What does it mean for a sequence $f_n$ to converge to some function, say, $f$ in the $L^1$ norm?

Is it enough to show that $\int|f_n -f| \to 0$ or must one show as well that $f\in L^1$?

I am getting confused because I've encountered questions which asked to show that $f\in L^1$ and $\lim_{n\to \infty} \int |f_n-f| =0$. Does the latter imply the former?

-

Not unless you add the condition that the sequence $f_n$ is in $L^1.$ If so, then for all $n\in \mathbb{N}$

$$\int |f| d\mu = \int |f-f_n + f_n| d\mu \leq \int |f-f_n| d\mu + \int |f_n| d\mu$$

which is finite.

If you do not require $f_n$ to be in $L^1$ then we can easily find a sequence such that $\int |f-f_n| d\mu \to 0$ but $f \notin L^1.$ Just pick your favorite non-integrable function $g$ and make $f_n = f = g.$

-
So if $f_n$'s are integrable, then it is enough to show that $\int|f_n-f| \to 0$?. What if the $f_n$'s are uniformly integrable? –  Josh May 7 '12 at 6:29
@Josh Indeed, if the $f_n$ are integrable, then the inequality I wrote above shows that if $\int |f-f_n| d\mu \to 0$ then $f \in L^1$ as well. –  Ragib Zaman May 7 '12 at 6:31
This is kind of off topic.

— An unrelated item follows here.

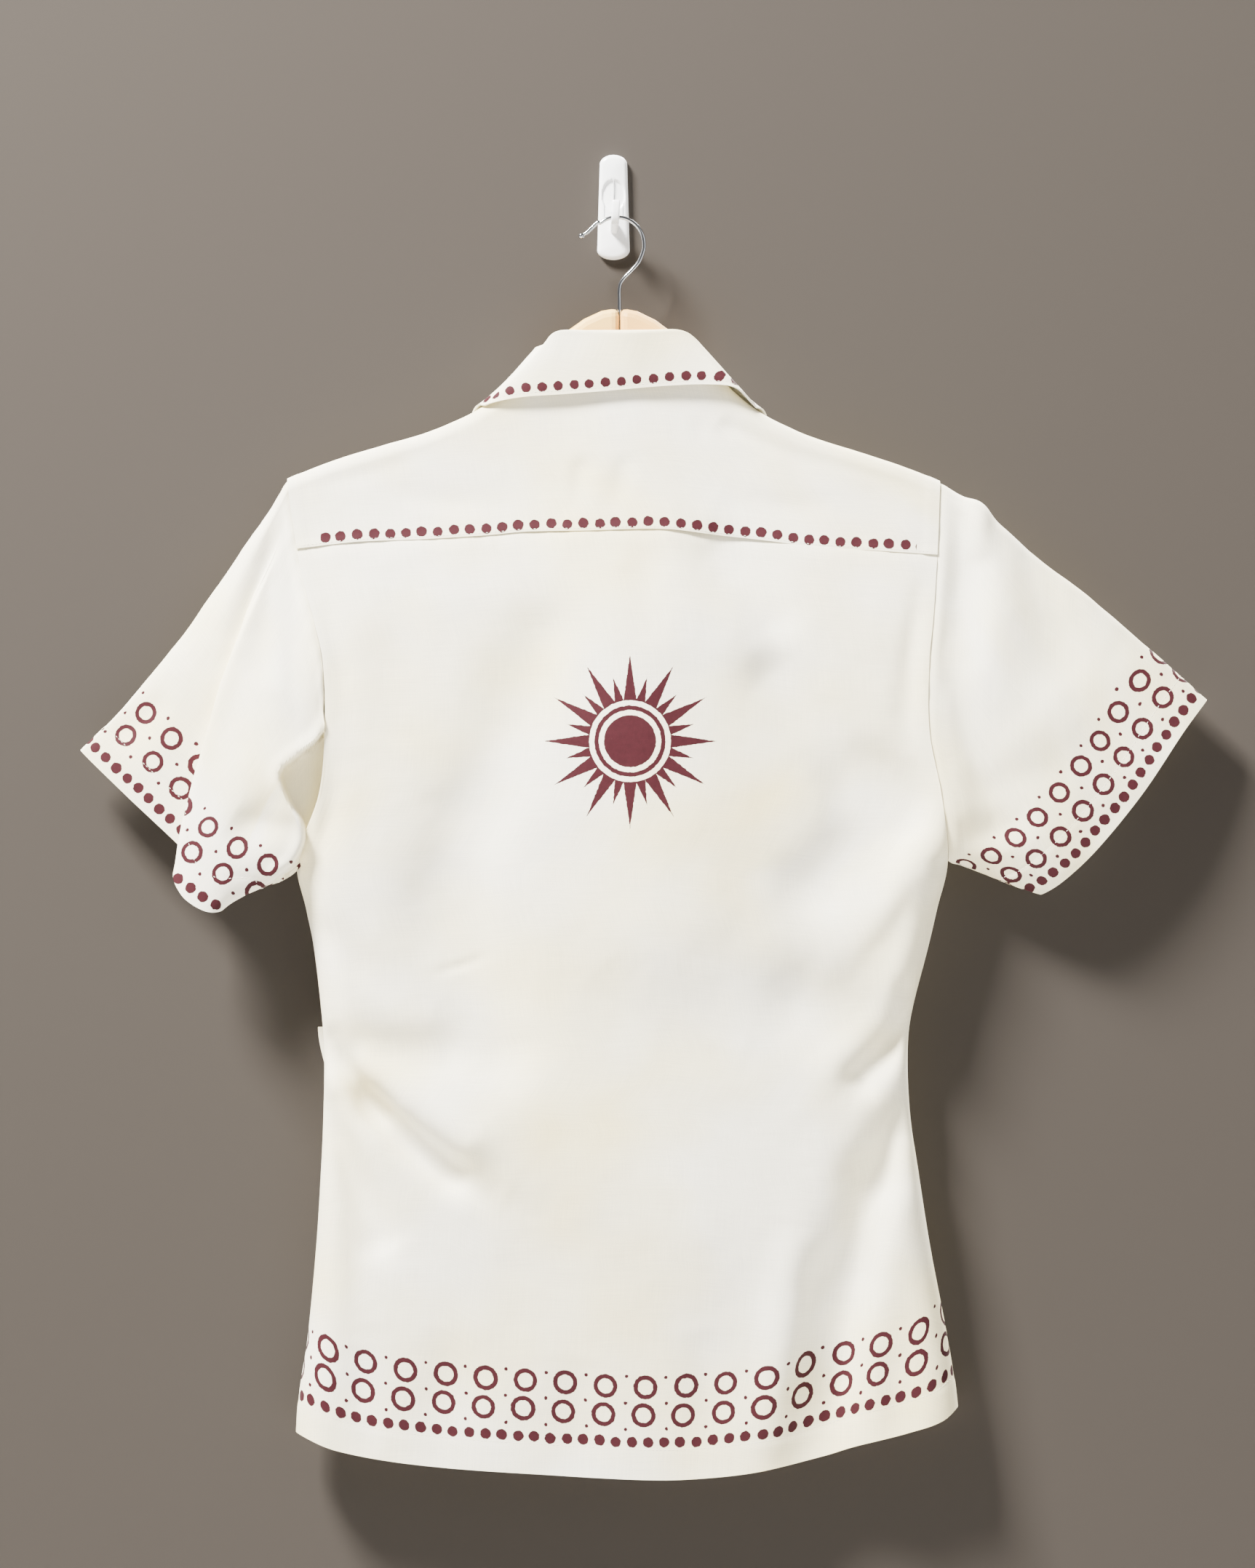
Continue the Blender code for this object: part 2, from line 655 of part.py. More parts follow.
def make_pocket(finish, group):
    corner_x, corner_z = POCKET_CORNER

    def place(a, b):
        outer = mix(corner_x, corner_x + POCKET_EDGE_TURN, ease(b * 3))
        x = mix(outer, POCKET_INNER_X, a)
        z = mix(mix(corner_z, POCKET_TOP_Z, ease(a * 6)), POCKET_TOP_Z - POCKET_DEEP, b)
        rest = max(x, edge_x(-1, z) + SIDE_ROUND)
        return Vector((x, layer_y(1, rest, z) + POCKET_LIFT + POCKET_WALL, z))

    return cloth("pocket_left", place, [0, 0.1, 0.2, 0.35, 0.5, 0.65, 0.8, 1.0], even(8), finish, group,
                 turn=-1, wall=POCKET_WALL)


def turned(name, profile, finish, group, steps=20):
    """A turned shape round its own Z: the profile runs down the outer side, as (radius, height)."""
    mesh = bpy.data.meshes.new(name)
    bm = bmesh.new()
    verts = [bm.verts.new((r * MM, 0, z * MM)) for r, z in profile]
    for first, second in zip(verts, verts[1:]):
        bm.edges.new((first, second))
    bm.to_mesh(mesh)
    bm.free()
    made = bpy.data.objects.new(name, mesh)
    made.data.materials.append(finish)
    group.objects.link(made)
    screw = made.modifiers.new("Turn", "SCREW")
    screw.axis = "Z"
    screw.steps = screw.render_steps = steps
    screw.use_merge_vertices = True
    screw.merge_threshold = 1e-5
    screw.use_smooth_shade = True
    return made


def make_buttons(finish, group):
    for number in range(BUTTON_COUNT):
        z = BUTTON_TOP_Z - number * BUTTON_PITCH
        side_line = [(BUTTON_RADIUS - inset, share * BUTTON_THICK) for inset, share in BUTTON_LINE]
        profile = [(0.0, BUTTON_THICK)] + side_line + [(0.0, 0.0)]
        made = turned(f"button_{number + 1}", profile, finish, group, steps=14)
        made.rotation_euler = (-math.pi / 2, 0, 0)
        y = layer_y(1, CENTRE_X, z) + WALL + BUTTON_CLEAR
        made.location = Vector((CENTRE_X, y, z)) * MM


def solid_from_outline(name, outline, thick, finish, group, bevel=0.0, segments=2):
    """A flat outline in X and Z, given a thickness along Y that is centred on the object."""
    curve = bpy.data.curves.new(name, "CURVE")
    curve.dimensions = "2D"
    curve.fill_mode = "BOTH"
    curve.extrude = thick / 2 * MM
    spline = curve.splines.new("POLY")
    spline.points.add(len(outline) - 1)
    for point, (x, z) in zip(spline.points, outline):
        point.co = (x * MM, z * MM, 0, 1)
    spline.use_cyclic_u = True
    shape = bpy.data.objects.new(name + "_outline", curve)
    shape.rotation_euler = (math.pi / 2, 0, 0)
    group.objects.link(shape)
    bpy.context.view_layer.update()
    graph = bpy.context.evaluated_depsgraph_get()
    mesh = bpy.data.meshes.new_from_object(shape.evaluated_get(graph))
    mesh.name = name
    bm = bmesh.new()
    bm.from_mesh(mesh)
    bmesh.ops.remove_doubles(bm, verts=bm.verts, dist=0.01 * MM)
    bmesh.ops.transform(bm, matrix=shape.matrix_world, verts=bm.verts)
    bmesh.ops.dissolve_limit(bm, angle_limit=math.radians(0.5), verts=bm.verts, edges=bm.edges)
    bmesh.ops.recalc_face_normals(bm, faces=bm.faces)
    bm.to_mesh(mesh)
    bm.free()
    bpy.data.objects.remove(shape, do_unlink=True)
    mesh.materials.clear()
    made = make_object(name, mesh, finish, group)
    if bevel:
        soften = made.modifiers.new("Soft edges", "BEVEL")
        soften.width = bevel * MM
        soften.segments = segments
        soften.limit_method = "ANGLE"
        soften.angle_limit = math.radians(60)
    return made


def make_hanger(finish, group, cutters):
    """Two halves of wood that meet at the middle, with a hole there for the wire."""
    bm = bmesh.new()
    bmesh.ops.create_cone(bm, cap_ends=True, segments=12, radius1=(WIRE_RADIUS + HOLE_CLEAR) * MM,
                          radius2=(WIRE_RADIUS + HOLE_CLEAR) * MM, depth=60 * MM)
    mesh = bpy.data.meshes.new("wire_hole")
    bm.to_mesh(mesh)
    bm.free()
    hole = bpy.data.objects.new("wire_hole", mesh)
    hole.location = Vector((WIRE_NECK[-1][0], MID_Y, WIRE_FOOT_Z + 30 - HOLE_CLEAR)) * MM
    hole.display_type = "WIRE"
    hole.hide_render = True
    cutters.objects.link(hole)
    outs = [0, 12, 24, 34, 44, 54, 64, 74, 84, 96, 110, 130, 160, 190]
    for name, side in (("hanger_left", -1), ("hanger_right", 1)):
        join = HANGER_X + side * GAP / 2
        top = [(join + side * out, wood_top(join + side * out)) for out in outs]
        end_x = HANGER_X + side * HANGER_HALF_WIDTH
        tip = [(end_x - side * inset, hanger_top(end_x - side * (inset if drop == 0 else 0)) - drop)
               for inset, drop in HANGER_TIP]
        under = [(join + side * out, hanger_top(join + side * out)
                  - mix(HANGER_MIDDLE_DEEP, HANGER_END_DEEP, out / HANGER_HALF_WIDTH))
                 for out in (180, 140, 110, 84, 60, 36, 16, 0)]
        outline = top + tip + under
        made = solid_from_outline(name, outline, HANGER_THICK, finish, group, HANGER_ROUND, 3)
        made.location = Vector((0, MID_Y, 0)) * MM
        cut = made.modifiers.new("Hole for the wire", "BOOLEAN")
        cut.object = hole
        cut.operation = "DIFFERENCE"


def make_wire(finish, group):
    centre_x, centre_z = WIRE_ROUND
    turns = [math.radians(mix(*WIRE_ARC, i / WIRE_ARC_STEPS)) for i in range(WIRE_ARC_STEPS + 1)]
    arc = [(centre_x + WIRE_ROUND_RADIUS * math.cos(turn), centre_z + WIRE_ROUND_RADIUS * math.sin(turn))
           for turn in turns]
    foot = [(WIRE_NECK[-1][0], WIRE_FOOT_Z)]
    line = WIRE_TIP + arc + WIRE_NECK + foot
    curve = bpy.data.curves.new("hanger_wire", "CURVE")
    curve.dimensions = "3D"
    curve.bevel_depth = WIRE_RADIUS * MM
    curve.bevel_resolution = 2
    curve.use_fill_caps = True
    curve.render_resolution_u = 0
    spline = curve.splines.new("POLY")
    spline.points.add(len(line) - 1)
    for point, (x, z) in zip(spline.points, line):
        point.co = (x * MM, MID_Y * MM, z * MM, 1)
    spline.points[0].radius = WIRE_TIP_SWELL
    made = bpy.data.objects.new("hanger_wire", curve)
    made.data.materials.append(finish)
    group.objects.link(made)


def make_wall_hook(finish, group, cutters):
    """Wall plate with rounded ends, and the tongue that the wire hangs in."""
    high = PLATE_HIGH / 2
    top_r, low_r = PLATE_NARROW / 2, PLATE_WIDE / 2
    upper = [(top_r * math.cos(math.radians(a)), high - PLATE_END_ROUND * (1 - math.sin(math.radians(a))))
             for a in range(0, 181, 30)]
    lower = [(low_r * math.cos(math.radians(a)), PLATE_END_ROUND * (1 + math.sin(math.radians(a))) - high)
             for a in range(180, 361, 30)]
    plate = solid_from_outline("wall_hook", upper + lower, PLATE_THICK, finish, group, PLATE_BEVEL)
    plate.location = Vector((0, -PLATE_THICK / 2, 0)) * MM
    tongue = solid_from_outline("hook_tongue", TONGUE, TONGUE_WIDE, finish, cutters, TONGUE_BEVEL)
    tongue.rotation_euler = (0, 0, math.pi / 2)
    tongue.location = Vector((TONGUE_X, 0, 0)) * MM
    tongue.display_type = "WIRE"
    tongue.hide_render = True
    join = plate.modifiers.new("Tongue", "BOOLEAN")
    join.object = tongue
    join.operation = "UNION"


def main():
    clear_scene()
    group = collection_for("sun_shirt")
    cutters = collection_for("cutters")
    cotton = material("cotton", COTTON, 0.85)
    wood = material("wood", WOOD, 0.4)
    chrome = material("chrome", CHROME, 0.15, 1.0)
    plastic = material("plastic", PLASTIC, 0.3)
    shell = material("shell", SHELL, 0.3)
    make_back(cotton, group)
    make_yoke(cotton, group)
    make_front("front_left", -1, cotton, group)
    make_front("front_right", 1, cotton, group)
    make_sleeve("sleeve_left", -1, LEFT_SLEEVE, 3, cotton, group)
    make_sleeve("sleeve_right", 1, RIGHT_SLEEVE, 4, cotton, group)
    make_collar(cotton, group)
    make_pocket(cotton, group)
    make_buttons(shell, group)
    make_hanger(wood, group, cutters)
    make_wire(chrome, group)
    make_wall_hook(plastic, group, cutters)


main()
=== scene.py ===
"""Sun shirt, dressed: thin printed cotton with its seams, and its buttons, hanger and wall hook.

The tables and shapes are in millimetres, as in the part, and become metres where a mesh is made. The
origin is the middle of the wall hook's back face. +Z is up, +Y goes into the wall, and the shirt's
back faces -Y. The wearer's left is at -X.
"""

import math
from collections import namedtuple

import bmesh
import bpy
import numpy as np
from bpy.props import FloatProperty, FloatVectorProperty, PointerProperty
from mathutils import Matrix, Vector, noise


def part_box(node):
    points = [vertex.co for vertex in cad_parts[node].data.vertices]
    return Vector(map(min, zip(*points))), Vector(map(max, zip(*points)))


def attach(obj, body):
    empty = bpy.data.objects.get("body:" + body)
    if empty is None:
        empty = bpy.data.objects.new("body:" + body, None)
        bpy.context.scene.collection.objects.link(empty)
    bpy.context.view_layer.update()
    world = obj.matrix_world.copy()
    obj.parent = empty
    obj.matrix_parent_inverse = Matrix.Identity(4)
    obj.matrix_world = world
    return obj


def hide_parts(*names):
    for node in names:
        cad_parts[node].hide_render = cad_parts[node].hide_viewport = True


bl_info = {
    "name": "Sun Shirt",
    "version": (1, 0, 0),
    "blender": (4, 5, 0),
    "location": "View3D > Sidebar > Sun Shirt",
    "description": "Dresses a packed shirt on a hanger: thin printed cotton, buttons, hanger and wall hook",
    "category": "Object",
}

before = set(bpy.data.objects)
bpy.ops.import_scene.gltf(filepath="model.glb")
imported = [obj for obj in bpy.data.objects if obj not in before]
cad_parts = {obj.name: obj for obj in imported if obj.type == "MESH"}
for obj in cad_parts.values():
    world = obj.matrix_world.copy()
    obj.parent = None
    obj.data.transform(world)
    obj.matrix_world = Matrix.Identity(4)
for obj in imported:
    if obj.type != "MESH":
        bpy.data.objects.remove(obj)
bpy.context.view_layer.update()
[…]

But does uniform integrability imply integrablity in the usual sense? –  Josh May 7 '12 at 6:39
If $\mathcal{H}$ is uniformly integrable then $\mathcal{H}\subseteq L^1$ if your measure $\mu$ is finite. I do not think it is the case when $\mu$ is not finite. –  Stefan Hansen May 7 '12 at 7:51
In every definition I am aware of, a uniformly integrable family is made of integrable functions, whether the measure is finite or not. –  Did May 7 '12 at 11:48

The answer of Ragib Zaman is correct. However, I think that a sentence like "$\{f_n\}_n$ converges to $f$ in $L^1$" means:

1. $f_n \in L^1$ for every $n \in \mathbb{N}$;
2. $\lim_{n \to +\infty} \int |f_n-f| =0$.

This is a reasonable approach, since, in any (say) metric space $X$, $x_n \to x$ is rather immaterial if $x_n \notin X$. The case of a sequence $u_n = f_n -f \in L^1$ with $f_n \notin L^1$ is really a trap for homework :-)

-